Mechanisms governing selective hydrogenation of acetylene over γ-Mo₂N surfaces

Selective hydrogenation of acetylene (ethyne), present in hydrocarbon feed into ethylene (ethene) plays critical importance in processing operations. Unsupported molybdenum-nitride (Mo₂N) catalysts mediate surface hydrogenation of ethyne with a profound selectivity, similar to that observed over noble metals. However, the underlying mechanisms governing the H₂-C₂H₂-Mo₂N interaction leading to partial, rather than complete, hydrogenation remain largely unclear. In this contribution, we have found that molecular hydrogen adopts several physisorbed states prior to its dissociation, mainly on 3-fold hollow fcc (H1) and 4-fold hollow fcc (H3) sites over the (111) and (100) terminations of γ-Mo₂N, respectively. Our results on the interaction of hydrogen with the γ-Mo₂N surface concur very well with the analogous experimental findings of the dissociation occurring preferentially on the vacant nitrogen sites, the mobility of surface-adsorbed hydrogen atoms from weak to strong adsorption sites (associated with pathways of low and high activation energies for dissociation of adsorbed H₂ on the catalyst surface) and the inhibition effect of pre-adsorbed oxygen on H₂ dissociation. The constructed reaction mechanism, the estimated reaction rate constants, and the micro-kinetic modelling explain the selective hydrogenation of ethyne into ethene, rather than ethane.

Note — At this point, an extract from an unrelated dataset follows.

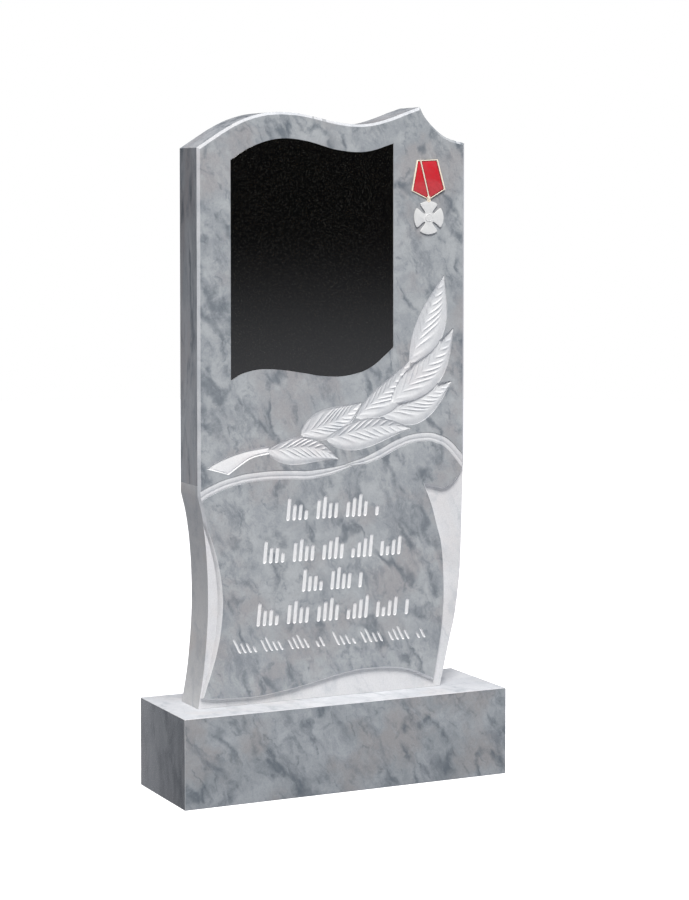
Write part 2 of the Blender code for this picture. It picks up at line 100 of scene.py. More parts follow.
# Stele. Past FACING in its normal a face looks along Y, and past SLANTING it is a chamfer
FRONT_CHAMFER = 4.4 * MM
BACK_CHAMFER = 2 * MM
FACING = 0.9
SLANTING = 0.3
# Past SHOULDER_SLANT to the right, a chamfer over the top faces away from the light and is not painted paler
SHOULDER_SLANT = 0.15
STELE_CREASE = 32

# Plinth
PLINTH_ARRIS = 1.5 * MM
PLINTH_SQUARE = 0.98
PLINTH_CREASE = 40

# Portrait panel
PANEL_THICK = 10 * MM
PANEL_GAP = 0.3 * MM
PANEL_ARRIS = 0.4 * MM

# Parchment field and the white ground round it. The edge's profile is shares of its width and of its depth
GROUND_DEPTH = 6 * MM
EDGE_SLOPE = 3 * MM
EDGE_STEP = 7 * MM
EDGE_PROFILE = ((0, 1), (0.10, 0.80), (0.28, 0.52), (0.55, 0.24), (0.82, 0.07), (1, 0))
# At the left waist it is wider: by how much, and the middle and the end of that, as face points
WAIST_SLOPE = 4 * MM
WAIST_MIDDLE = (-427, 170)
WAIST_END = (-427, 300)

# Rolled hem: two beads with a groove between them
HEM_STEP = 4 * MM
ROLL_HALF_WIDTH = 7.8 * MM
ROLL_TIP_HALF_WIDTH = 1.8 * MM
# A bead is the place of its crest across the hem, from -1 to 1, its reach, its crest's depth, and its feet's
HEM_BEADS = ((0.36, 0.64, 0.2 * MM, 1.8 * MM), (-0.63, 0.37, 0.7 * MM, 2.2 * MM))
HEM_GROOVE_DEPTH = 2 * MM
HEM_PLACES = 28
HEM_RIGHT_TAPER = 0.25
HEM_LEFT_TAPER = 0.35

# Leaves: depths below the face, how far the rim drops inside its edge, and how high the veins stand
LEAF_EDGE_DEPTH = 0.5 * MM
LEAF_UNDER_DEPTH = 3.6 * MM
LEAF_RIM_DROP = 1 * MM
MIDRIB_DEPTH = 4.3 * MM
RIDGE_DEPTH = 0.4 * MM
BAND_EDGE_DEPTH = 2.4 * MM
VEIN_HEIGHT = 1.7 * MM
# Places across a leaf, from its far edge, -1, over its midrib, 0, to its near edge, 1
LEAF_RIM_PLACE = -0.93
LEAF_FIELD_PLACE = -0.87
RIDGE_PLACE = 0.68
# Shape of a leaf, and the share of its length left off at each end. A power says how early a swell comes
LEAF_FULLNESS = 0.82
LEAF_TRIM = 0.015
BOW_POWER = 1.4
RELIEF_POWER = 0.5
# Veins: how many, how far they sweep, from where, and how crisp their crests are at the midrib and beyond it
VEINS = 10
VEIN_PULL = 2.6
VEIN_START = 0.30
VEIN_SHARPNESS = 2
VEIN_TAPER = 2
VEIN_HOLLOW = 0.2
VEIN_POWER = 0.6
# Fineness of a leaf's mesh, how far its mask stays inside it, and how wide it has to be to be masked
ROWS_PER_VEIN = 9
LEAF_PLACES = 10
BAND_PLACES = 5
STRIP_OVERLAP = 0.3 * MM
MASKED_WIDTH = 8 * STRIP_OVERLAP

# Stem: a smooth bar, tilted across, in a moat
STEM_MOAT = 2.6 * MM
STEM_MOAT_DEPTH = 2.2 * MM
STEM_SHOULDER = 1.2 * MM
STEM_SHOULDER_DEPTH = 1 * MM
STEM_CROWN_DEPTH = 0.3 * MM
STEM_TILT = 1.6 * MM
STEM_RIM_DEPTH = 0.2 * MM
# Its profile, in pairs: how far in from its edge, and how deep. The moat's bank is alike on both sides
STEM_BANK = (
    (-STEM_MOAT, STEM_RIM_DEPTH),
    (-STEM_MOAT * 0.55, STEM_MOAT_DEPTH * 0.62),
    (-STEM_SHOULDER / 2, STEM_MOAT_DEPTH),
)
STEM_LOWER_EDGE = ((STEM_SHOULDER * 0.4, STEM_SHOULDER_DEPTH * 1.7), (STEM_SHOULDER, STEM_SHOULDER_DEPTH))
STEM_UPPER_EDGE = (
    (STEM_SHOULDER, STEM_CROWN_DEPTH + STEM_TILT),
    (STEM_SHOULDER * 0.4, STEM_CROWN_DEPTH + STEM_TILT * 1.1),
)
STEM_CROWN_PLACES = (0.8, 0.6, 0.4, 0.2)
STEM_ROWS = 34
STEM_STEP = 1.5 * MM
STEM_CUT_END = 2

# Inscription strokes. Their heights follow a beat, and one place in each group is bare
STROKE_SLOPE = 1.0 * MM
STROKE_DEPTH = 1.4 * MM
STROKE_END_SIDES = 8
STROKE_BEAT = (1.0, 0.70, 0.70, 0.45, 0.70, 0.85)
STROKE_GROUP = 5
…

We demonstrate that the occurrence of selective hydrogenation rests on two aspects: distinctive energy profiles of the hydrogenation steps in partial versus full hydrogenation routes and thermodynamic selectivity entailing higher surface stability of adsorbed C₂H₂ in comparison to C₂H₄. Higher stabilities of the adsorbed open-shell C_xH_y species (C₂H₃∗, C₂H₅∗) on the (100) surface, in comparison to those on the (111) surface, indicate increased tendency for oligomerisation to occur on the (100) surface. Thermo-kinetic parameters reported herein provide molecular-level understanding of the unique and highly selective hydrogenation capacity of the γ-Mo₂N catalysts. Such knowledge is critically important in designing optimum operational conditions for practical processing operations.